Marvin assures that Macbooks use an analogue of HBM with a 512-bit bus. What do you think - is there a strong growth in consumption or not? And is the battery life of the laptop less or not?

[RobertJasiek]

Thanks for your Gear explanations!

About Mac, I know too little about unified memory to judge.

[Marvin Gollor]

But still...You have already done your own work by finding this data and know the sources of this information. Could you provide links to this?

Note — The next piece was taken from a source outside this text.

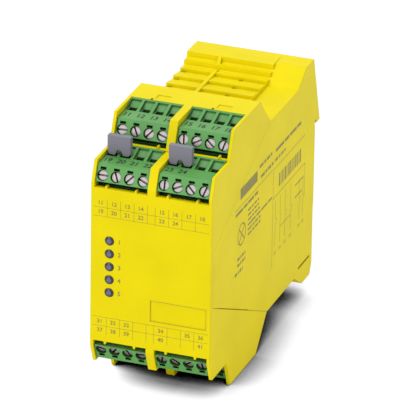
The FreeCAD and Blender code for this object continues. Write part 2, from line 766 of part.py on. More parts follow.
def make_pins(name, seat, side):
    """Four bent pins from a header across to the board on their side."""
    body = new_body(f"pins_{name}", **seat)
    sign = "-" if side < 0 else ""
    lead_top = "-(nose_drop + header_play + header_base + pin_play)"
    outlines = []
    for pole in range(POLES):
        middle = f"{sign}({POLE_PLACES[pole]})"
        low = f"{lead_top} - {POLES - 1 - pole}*lead_step - pin_width"
        outlines.append([
            (f"{middle} - ({sign}pin_width/2)", "-pin_top"),
            (f"{middle} - ({sign}pin_width/2)", low),
            (f"{sign}({BOARD_FACE})", low),
            (f"{sign}({BOARD_FACE})", f"{low} + pin_width"),
            (f"{middle} + {sign}pin_width/2", f"{low} + pin_width"),
            (f"{middle} + {sign}pin_width/2", "-pin_top"),
        ])
    pad(body, f"{name}_pins", "XZ_Plane", "pin_width", *outlines, offset="-contact_depth")
    return body


# ------------------------------------------------------------------ insertion bridges
def make_bridge(name, seat):
    """Grey grip with two legs in the first two wire funnels, and its metal fork."""
    grip = new_body(f"bridge_{name}", **seat)
    middle = "-pole_pitch"
    centre = "(wire_hole_front + wire_hole_back)/2"
    edge = "bridge_width/2"
    pad(grip, f"{name}_grip", "XZ_Plane", "bridge_thick", [
        (f"{middle} - {edge}", "bridge_arch - bridge_leg/2"),
        (f"{middle} - {edge} + bridge_leg/3", "bridge_foot"),
        (f"{middle} - {edge} + bridge_leg*1.3", "bridge_foot"),
        (f"{middle} - {edge} + bridge_leg*1.5", "bridge_arch - bridge_leg/3"),
        (f"{middle} - {edge} + bridge_leg*1.8", "bridge_arch"),
        (f"{middle} + {edge} - bridge_leg*1.8", "bridge_arch"),
        (f"{middle} + {edge} - bridge_leg*1.5", "bridge_arch - bridge_leg/3"),
        (f"{middle} + {edge} - bridge_leg*1.3", "bridge_foot"),
        (f"{middle} + {edge} - bridge_leg/3", "bridge_foot"),
        (f"{middle} + {edge}", "bridge_arch - bridge_leg/2"),
        (f"{middle} + {edge}", "bridge_top"),
        (f"{middle} - {edge}", "bridge_top"),
    ], offset=f"-{centre}")
    slot = "(fork_thick/2 + pin_play)"
    pocket(grip, f"{name}_slot", "YZ_Plane", "pole_pitch + fork_width + 2*pin_play",
           rectangle(f"{centre} - {slot}", "-1", f"{centre} + {slot}", "fork_bar + pin_play"),
           offset=middle)
    fork = new_body(f"fork_{name}", **seat)
    half = "(pole_pitch + fork_width)/2"
    pad(fork, f"{name}_fork", "XZ_Plane", "fork_thick", [
        (f"{middle} - {half}", "-fork_reach"),
        (f"{middle} - {half} + fork_width", "-fork_reach"),
        (f"{middle} - {half} + fork_width", "fork_bar - fork_width"),
        (f"{middle} + {half} - fork_width", "fork_bar - fork_width"),
        (f"{middle} + {half} - fork_width", "-fork_reach"),
        (f"{middle} + {half}", "-fork_reach"),
        (f"{middle} + {half}", "fork_bar"),
        (f"{middle} - {half}", "fork_bar"),
    ], offset=f"-{centre}")
    return grip, fork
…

Sure, we have the info in our database, too. It says "fast LPDDR5-6400 unified memory with a 512 bit bus (up to 400 GBit/s)." https://www.notebookcheck.net/Apple-M1-Max-32-Core-GPU-Benchmarks-and-Specs.579797.0.html

I'll link straight to a deeper analysis, which states that the full bandwidth could be reached if CPU, GPU and media engines stress the system at the same time. for cpu loads only the full bandwidth isn't used: "While 243GB/s is massive, and overshadows any other design in the industry, it's still quite far from the 409GB/s the chip is capable of. More importantly for the M1 Max, it's only slightly higher than the 204GB/s limit of the M1 Pro, so from a CPU-only workload perspective, it doesn't appear to make sense to get the Max if one is focused just on CPU bandwidth."
Source: https://www.anandtech.com/show/17024/apple-m1-max-performance-review/2

Wikipedia: "The M1 Pro has 256-bit LPDDR5 SDRAM memory, and the M1 Max has 512-bit LPDDR5 SDRAM memory. While the M1 SoC has 66.67GB/s memory bandwidth, the M1 Pro has 200GB/s bandwidth and the M1 Max has a 400GB/s bandwidth." (https://en.wikipedia.org/wiki/Apple_M1)

[NikoB]

So 400Gbit/s or 400Gbyte/s? If 400 Gbit/s, then this is a shameful 50Gbyte/s. And it turns out that Apple has slow memory and Intel is king in the market in terms of its speed with 80GByte/s (640Gbit/s) in Yoga Pro with 12700H and LPDDR5 5200 128 bit bus.

You have some data confusion.

[Marvin Gollor]

it's ofc GByte/s. Our data base has it wrong, wikipedia and the other source have it right. The original Apple screenshot, which is shown in the first link, also says GB/s, not GBit/s.

should be fixed in our database very soon, btw.